SHANNON HALE: I do depend a lot on my narrator. I love the third person narrator. It's such a useful tool, and allows for so much language, which is thrilling for me. But the truth is, I get bored easily. I have to switch stuff around to keep myself from getting disaffected with writing. I used a different narrator for my adult books than my YA books, I had a first person diary in Book of a Thousand Days. It is very limiting to lose that narrator entirely in a graphic novel, but it's a good, clean challenge too. Whittling down a story to dialog and captions, then turning over the action of the story to an illustrator is scary and exciting! Luckily we had a brilliant illustrator. Also, we re-wrote a lot, which is my secret weapon in any genre.
EDITORIAL ANONYMOUS: Did you and Dean write the manuscript before beginning work with Nathan (the illustrator)? If so, how close to what you'd imagined were the illustrations/scenes? How much did the manuscript change as it came together with the art?
SHANNON HALE: I love the way it worked out. We had the plot outlined and first 1/4 written when we met Nate. We pitched it to our editor and Nate was on board before we finished the script, so we were able to work with him on character designs, as well as write to his strengths. (He loves beasties and creatures!) I think it became a stronger partnership that way than if we'd written in a bubble then turned it over to an unknown illustrator.

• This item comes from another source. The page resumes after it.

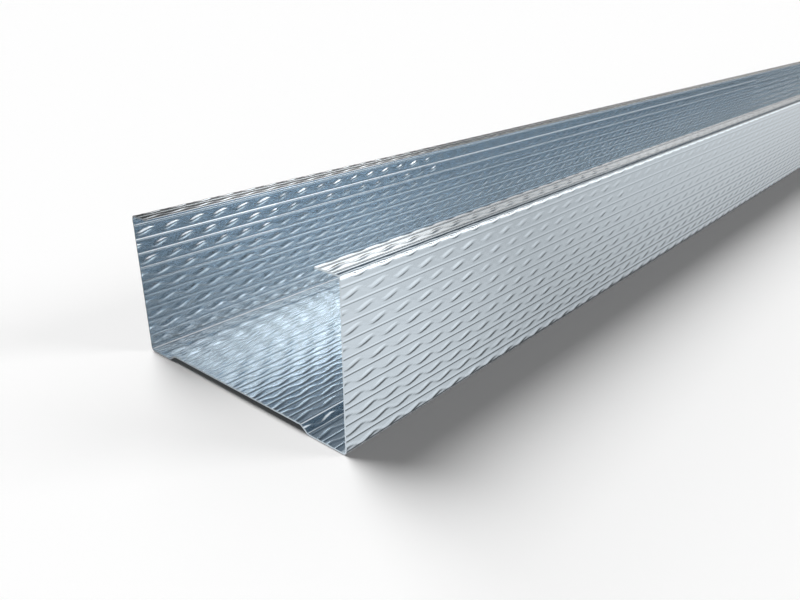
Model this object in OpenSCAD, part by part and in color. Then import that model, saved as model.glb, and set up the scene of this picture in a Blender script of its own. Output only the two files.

Graphic novels are so different than picture books, I think if the author/illustrators don't know each other, it makes it harder to have solid collaboration. We do write all the panel descriptions for Nate, since so much of the action is visual, so the script we send him is twice as long as what ends up actually printed in the book. After we see his art we go through and make lots of changes--striking unnecessary dialog, changing dialog to better fit the mood of the scene, etc.
EDITORIAL ANONYMOUS: What do you think it is about you that attracts you to total doofuses like the main character? Are you proud of the example you're setting for the young people?
SHANNON HALE: I know you don't mean Rapunzel, because she is Kick-Butt Awesome. And no way you mean Jack is a doofus, since he's all kinds of good times, built in the grand tradition of trickster/rogue/Coyote. But in answer to your question, yes, I am very proud. As you no doubt know, we children's authors took a sacred pact years ago to secretly subvert the young minds we so carelessly influence and lead them straight to a Bad Place. My part of this nefarious scheme is to trick my impressionable readers into growing their hair long and using it as a weapon. When the war comes, my army will be well-trained, and ALWAYS ARMED. (or haired)
EDITORIAL ANONYMOUS: LOL! I'll start growing out my bangs. Do you have any advice for people who want to try writing a graphic novel, or who want to fight crime with hair?
SHANNON HALE: I think there was this idea for awhile that graphic novels were HOT, HOT, HOT and easy to sell. That has not always proven true.
I've never had such gleeful responses to any of my books as I have to Rapunzel's Revenge and Calamity Jack. Parents, who were initially hesitant (there's that idea that comic books are Evil and kids should be weaned off illustrations by age 8), were so excited when their 10, 12, 14 year old non-reader read these books and decided he/she liked to read after all. That kind of feedback is worth a career!
Graphic novels have found a place in the libraries, but many book stores still struggle with where to shelve them (a kids' GN section? on the shelves with regular books? the general GN section?), let alone to sell them. I've been pleased with the success of our books, but they're very expensive to produce, both for the illustrator Nathan Hale (17 hour days, 7 day/week for 9-12 months per book) and the publisher. Less than hoped-for sales have discouraged many publishers, and I've heard of some publishers who are no longer looking at GNs. (I'd be curious to hear your experience with this, E Anon.)
But what that all sums up to is, the graphic novel market is no easier to break into than any other, and perhaps even harder. I think writer-illustrators have the upper hand here. I don't know of any debut author who pitched the script alone and got published. The idea, the hook, the script itself has got to be pretty extraordinary to catch an editor's eye. Still, if you can make it, wow. It's awesome. Based on reader response, I'd be thrilled to do more books like Jack and Rapunzel for the rest of my life.
As for the hair question, I find my own locks woefully flimsy and harmless. But as a child, I was Pippi Longstocking for Halloween and my mom threaded my braids with a piece of hanger to make them curl up. So I suggest pimping out your hair with lethal lengths of wire. Unless someone gets hurt in the process; then I never suggested such a thing.